» Available data:
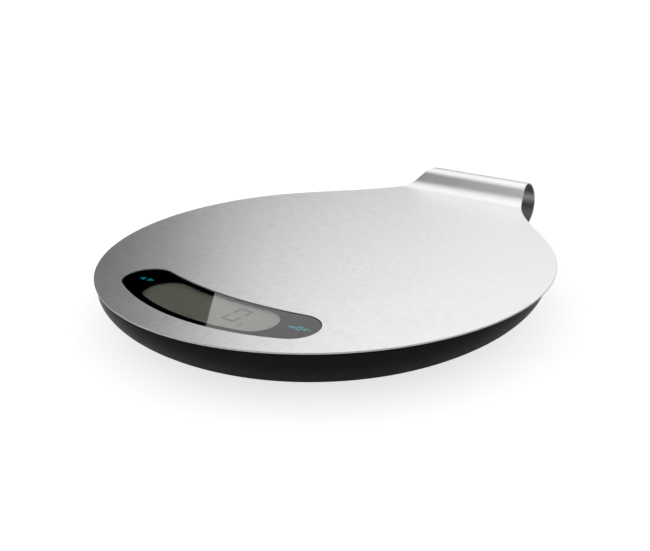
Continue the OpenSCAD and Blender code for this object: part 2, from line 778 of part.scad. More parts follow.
// A square steel sensor with a tongue cut free on three sides, its root towards the
// shell's middle
module load_sensor(x, y) color(zinc) on_shell() translate([x * foot_x, y * foot_y, 0]) {
    half = tongue_w / 2;
    difference() {
        slab(sensor_z, sensor_top) difference() {
            square(sensor_w, center = true);
            mirror([x > 0 ? 1 : 0, 0]) difference() {
                translate([-tongue_back - tongue_slot, -half - tongue_slot])
                    square([tongue_back + tongue_slot + tongue_root, tongue_w + 2 * tongue_slot]);
                translate([-tongue_back, -half]) square([tongue_back + tongue_root + 1, tongue_w]);
            }
            circle(r = peg_r + peg_fit);
        }
        at_sensor_screws(x) rod(small_screw_r + clamp_fit, sensor_z - 1, sensor_top + 1);
    }
}

// The potting over a tongue's root, flat where the lead comes out of it: the front
// leads run forwards and the back leads inwards
module sensor_potting() color([0.92, 0.92, 0.9]) on_shell()
    for (x = [-1, 1], y = [-1, 1])
        translate([x * potting_x, y * foot_y, 0])
            intersection() {
                rod(blob_r, sensor_top, sensor_top + blob_h);
                rotate(y < 0 ? 90 : (x < 0 ? 180 : 0))
                    box(-potting_flat, far, -far, far, 0, far);
            }

module sensor_screws() color(zinc) on_shell()
    for (x = [-1, 1], y = [-1, 1]) translate([x * foot_x, y * foot_y, sensor_top])
        at_sensor_screws(x) mirror([0, 0, 1])
            screw(small_screw_r, sensor_top - floor_z - 2 * thread_run, small_head_r, small_head_h);

// A ribbon's end that rises between two heights at [x, y]
module rise(x, y, z0, z1)
    box(x - ribbon_w / 2, x + ribbon_w / 2, y - ribbon_t / 2, y + ribbon_t / 2, z0, z1);

// Ribbons from the sensors' potting to the board's underside. The front ones lie on
// their sensors; the back ones go down beside the bay and along over the hatch's surround
module sensor_leads() color([0.75, 0.12, 0.1]) on_shell() {
    board_end = shell_shift + board_y - ribbon_w;
    lane_z = base_z + surround_t;
    for (x = [-1, 1]) {
        wire([[x * potting_x, -foot_y - potting_flat], [x * potting_x, board_end]],
             ribbon_w, sensor_top, sensor_top + ribbon_t);
        rise(x * potting_x, board_end, sensor_top, board_under);
        wire([[x * (potting_x - potting_flat), foot_y], [x * (lane - ribbon_w / 2), foot_y]],
             ribbon_w, sensor_top, sensor_top + ribbon_t);
        box(x * lane - ribbon_w / 2, x * lane + ribbon_w / 2, foot_y - ribbon_w / 2,
            foot_y + ribbon_w / 2, lane_z, sensor_top + eps);
        wire([[x * lane, foot_y], [x * lane, board_end]], ribbon_w, lane_z, lane_z + ribbon_t);
        rise(x * lane, board_end, lane_z, board_under);
    }
}

module foot(x, y) color(black_plastic) on_shell() translate([x * foot_x, y * foot_y, 0])
    difference() {
        union() {
            rod(foot_r, foot_under, flange_z);
            rod(flange_r, flange_z, flange_z + flange_t);
            rod(stem_r, flange_z, sensor_z);
            rod(peg_r, sensor_z - eps, sensor_top);
        }
        rod(pad_r + pad_fit, foot_under - 1, pad_top);
    }

module foot_pad(x, y) color(rubber) on_shell() translate([x * foot_x, y * foot_y, 0])
    rod(pad_r, 0, pad_top);

module battery_hatch() color(black_plastic) on_shell() translate([0, bay_y, 0]) {
    difference() {
        box(-hatch_x, hatch_x, -hatch_half, hatch_half, hatch_z, hatch_top);
        for (s = [-1, 1])
            translate([s * snap_w / 2, 0, 0])
                box(-snap_slit / 2, snap_slit / 2, hatch_half - snap_l, hatch_half + 1,
                    hatch_z - 1, hatch_top + 1);
        for (i = [1:4]) translate([0, hatch_half - ridge_w - ridge_pitch * i, 0])
            box(-ridge_l / 2, ridge_l / 2, 0, ridge_w, hatch_z - 1, hatch_z + ridge_deep);
    }
    for (s = [-1, 1]) translate([s * tab_span / 2, 0, 0]) {
        box(-tab_w / 2, tab_w / 2, -hatch_half, -hatch_half + tab_root,
            hatch_top - eps, hatch_top + tab_gap + tab_t);
        box(-tab_w / 2, tab_w / 2, -hatch_half - tab_l, -hatch_half + tab_root,
            hatch_top + tab_gap, hatch_top + tab_gap + tab_t);
    }
    box(-catch_w / 2, catch_w / 2, hatch_half - tab_gap - catch_t, hatch_half - tab_gap,
        hatch_top - eps, hatch_top + catch_h);
}

// One cell lies against each end of the bay, pushed there by a spring
module battery_cells() color([0.2, 0.35, 0.6]) on_shell()
    for (s = [-1, 1])
        translate([s * (bay_l / 2 - contact_t), bay_y + s * cell_pitch / 2, cell_z])
            rotate([0, -s * 90, 0]) {
                cylinder(r = button_r, h = button_l + eps);
                translate([0, 0, button_l]) cylinder(r = cell_d / 2, h = cell_l - button_l);
            }

// A bowed leaf that reaches from a contact plate to the flat end of a cell
module leaf(s) {
    outside = spring_l - contact_t;
    inside = outside - contact_t;
    root = leaf_rise - leaf_tip;
    rotate([90, 0, 0]) linear_extrude(leaf_w, center = true)
        polygon([[0, -leaf_rise], [s * outside, -leaf_tip], [s * outside, leaf_tip],
                 [0, leaf_rise], [0, root], [s * inside, leaf_tip / 2],
                 [s * inside, -leaf_tip / 2], [0, -root]]);
}

module contact_plate(x0, x1, y0, y1)
    box(x0, x1, y0, y1, cell_z - plate_rise, cell_z + plate_rise);

module contact_bridge() color(copper) on_shell() translate([-bay_l / 2, bay_y, 0]) {
    contact_plate(0, contact_t, -cell_pitch / 2 - plate_half, cell_pitch / 2 + plate_half);
    translate([contact_t - eps, cell_pitch / 2, cell_z]) leaf(1);
}

module solder_tab()
    box(-contact_t, 0, -solder_w / 2, solder_w / 2, cell_z + plate_rise - eps, bay_top + bay_wall);

module contact_positive() color(copper) on_shell()
    translate([bay_l / 2, bay_y + cell_pitch / 2, 0]) {
        contact_plate(-contact_t, 0, -plate_half, plate_half);
        solder_tab();
    }

module contact_negative() color(copper) on_shell()
    translate([bay_l / 2, bay_y - cell_pitch / 2, 0]) {
        contact_plate(-contact_t, 0, -plate_half, plate_half);
        solder_tab();
        translate([-contact_t + eps, 0, cell_z]) leaf(-1);
    }

// Leads over the roof of the bay to the board's back edge
module battery_leads() color([0.1, 0.1, 0.5]) on_shell()
    for (s = [-1, 1]) {
        lead_z = bay_top + bay_wall;
        start_x = bay_l / 2 - wire_t - (s < 0 ? 2 * wire_t : 0);
        end_x = (bay_l / 2 + s * 3 * wire_t) / 2;
        end_y = shell_shift + board_y - wire_t;
        turn_y = (end_y + bay_y - bay_w / 2) / 2;
        wire([[start_x, bay_y + s * cell_pitch / 2], [start_x, turn_y],
              [end_x, end_y + 6 * wire_t], [end_x, end_y]], wire_t, lead_z, lead_z + wire_t);
        box(end_x - wire_t / 2, end_x + wire_t / 2, end_y - wire_t / 2, end_y + wire_t / 2,
            board_top, lead_z + wire_t);
    }

module shell_screws() color(zinc) on_shell() at_shell_screws()
    translate([0, 0, head_z]) screw(shell_screw_r, shell_screw_l, shell_head_r, shell_head_h);

platter();
platter_bond();
top_frame();
bottom_shell();
display_lens();
mask_film();
lcd_cell();
lcd_reflector();
lcd_holder();
contact_strip();
main_board();
controller_resin();
board_parts();
board_screws();
touch_pads();
load_sensor(-1, -1);  // sensor_front_left
load_sensor(1, -1);  // sensor_front_right
load_sensor(-1, 1);  // sensor_back_left
load_sensor(1, 1);  // sensor_back_right
sensor_potting();
sensor_screws();
sensor_leads();
foot(-1, -1);  // foot_front_left
foot(1, -1);  // foot_front_right
foot(-1, 1);  // foot_back_left
foot(1, 1);  // foot_back_right
foot_pad(-1, -1);  // pad_front_left
foot_pad(1, -1);  // pad_front_right
foot_pad(-1, 1);  // pad_back_left
foot_pad(1, 1);  // pad_back_right
battery_hatch();
battery_cells();
contact_bridge();
contact_positive();
contact_negative();
battery_leads();
shell_screws();
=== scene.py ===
import json
import math

import bpy
from mathutils import Matrix, Vector, geometry


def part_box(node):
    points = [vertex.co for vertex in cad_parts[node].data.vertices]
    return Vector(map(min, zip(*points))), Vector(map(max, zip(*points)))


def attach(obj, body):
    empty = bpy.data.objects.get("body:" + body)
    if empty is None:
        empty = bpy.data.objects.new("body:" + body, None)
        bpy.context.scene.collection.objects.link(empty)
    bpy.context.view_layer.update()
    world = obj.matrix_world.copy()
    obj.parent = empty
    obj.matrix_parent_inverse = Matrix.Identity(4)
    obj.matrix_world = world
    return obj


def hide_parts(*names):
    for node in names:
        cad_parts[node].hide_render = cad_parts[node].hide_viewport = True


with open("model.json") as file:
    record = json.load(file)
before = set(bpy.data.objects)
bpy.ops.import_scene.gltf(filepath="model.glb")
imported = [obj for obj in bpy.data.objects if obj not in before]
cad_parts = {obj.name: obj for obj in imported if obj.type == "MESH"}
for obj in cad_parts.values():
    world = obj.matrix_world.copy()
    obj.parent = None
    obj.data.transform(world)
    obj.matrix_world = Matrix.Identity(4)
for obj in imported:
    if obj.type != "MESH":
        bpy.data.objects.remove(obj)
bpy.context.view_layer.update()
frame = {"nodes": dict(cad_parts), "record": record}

# Lengths in this script are millimetres, and objects are in metres
MM = 0.001

# The weighing disc and its hook
DISC_R = 95.0
SHEET_T = 0.6
SHEET_EDGE = 0.09
NECK_DEG = 48
NECK_RIM_PULL = 35
NECK_END_PULL = 40
NECK_RUN = 19
HOOK_W = 52
HOOK_R = 12.3
HOOK_ROLL = math.radians(188)
BEND_GAP = 7
BEND_R = 19
BEND = math.radians(32.5)
RAMP_L = 3.7
LIP_CORNER = 4

# The display window, measured from the disc's axis
WINDOW_FRONT = -82.6
WINDOW_BACK = -57.0
WINDOW_FRONT_R = 98.5
WINDOW_BACK_R = 165
WINDOW_END_DEG = 26.2
LENS_GAP = 0.25
LENS_EDGE = 0.12
MASK_FRONT = 3.6
MASK_BACK = 1.8
DISPLAY_END_DEG = 16.1
FRONT_ARC_Y = WINDOW_FRONT + WINDOW_FRONT_R
BACK_ARC_Y = WINDOW_BACK + WINDOW_BACK_R

# How thick ink and display segments are, and how far the mask sits in the lens
INK_T = 0.02
BOND_T = 0.03

# Heights and places from the frame
DISC_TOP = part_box("platter_bond")[1].z / MM + SHEET_T
LENS_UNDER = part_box("display_lens")[0].z / MM
LENS_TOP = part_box("display_lens")[1].z / MM
MASK_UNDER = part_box("mask_film")[0].z / MM
LCD_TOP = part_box("lcd_cell")[1].z / MM
BEND_Y = DISC_R + BEND_GAP
HOOK_Y = BEND_Y + (BEND_R + HOOK_R) * math.sin(BEND) + RAMP_L * math.cos(BEND)
HOOK_Z = (DISC_TOP + BEND_R * (1 - math.cos(BEND)) + RAMP_L * math.sin(BEND)
          - HOOK_R * math.cos(BEND))
DISC_Y = -(HOOK_Y + HOOK_R - DISC_R) / 2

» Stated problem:
Extract and output the part that opens with the line containing "mask_film();" and closes with the line containing "record = json.load(file)", unchanged, ends included.

» Solution to this exercise:
mask_film();
lcd_cell();
lcd_reflector();
lcd_holder();
contact_strip();
main_board();
controller_resin();
board_parts();
board_screws();
touch_pads();
load_sensor(-1, -1);  // sensor_front_left
load_sensor(1, -1);  // sensor_front_right
load_sensor(-1, 1);  // sensor_back_left
load_sensor(1, 1);  // sensor_back_right
sensor_potting();
sensor_screws();
sensor_leads();
foot(-1, -1);  // foot_front_left
foot(1, -1);  // foot_front_right
foot(-1, 1);  // foot_back_left
foot(1, 1);  // foot_back_right
foot_pad(-1, -1);  // pad_front_left
foot_pad(1, -1);  // pad_front_right
foot_pad(-1, 1);  // pad_back_left
foot_pad(1, 1);  // pad_back_right
battery_hatch();
battery_cells();
contact_bridge();
contact_positive();
contact_negative();
battery_leads();
shell_screws();
=== scene.py ===
import json
import math

import bpy
from mathutils import Matrix, Vector, geometry


def part_box(node):
    points = [vertex.co for vertex in cad_parts[node].data.vertices]
    return Vector(map(min, zip(*points))), Vector(map(max, zip(*points)))


def attach(obj, body):
    empty = bpy.data.objects.get("body:" + body)
    if empty is None:
        empty = bpy.data.objects.new("body:" + body, None)
        bpy.context.scene.collection.objects.link(empty)
    bpy.context.view_layer.update()
    world = obj.matrix_world.copy()
    obj.parent = empty
    obj.matrix_parent_inverse = Matrix.Identity(4)
    obj.matrix_world = world
    return obj


def hide_parts(*names):
    for node in names:
        cad_parts[node].hide_render = cad_parts[node].hide_viewport = True


with open("model.json") as file:
    record = json.load(file)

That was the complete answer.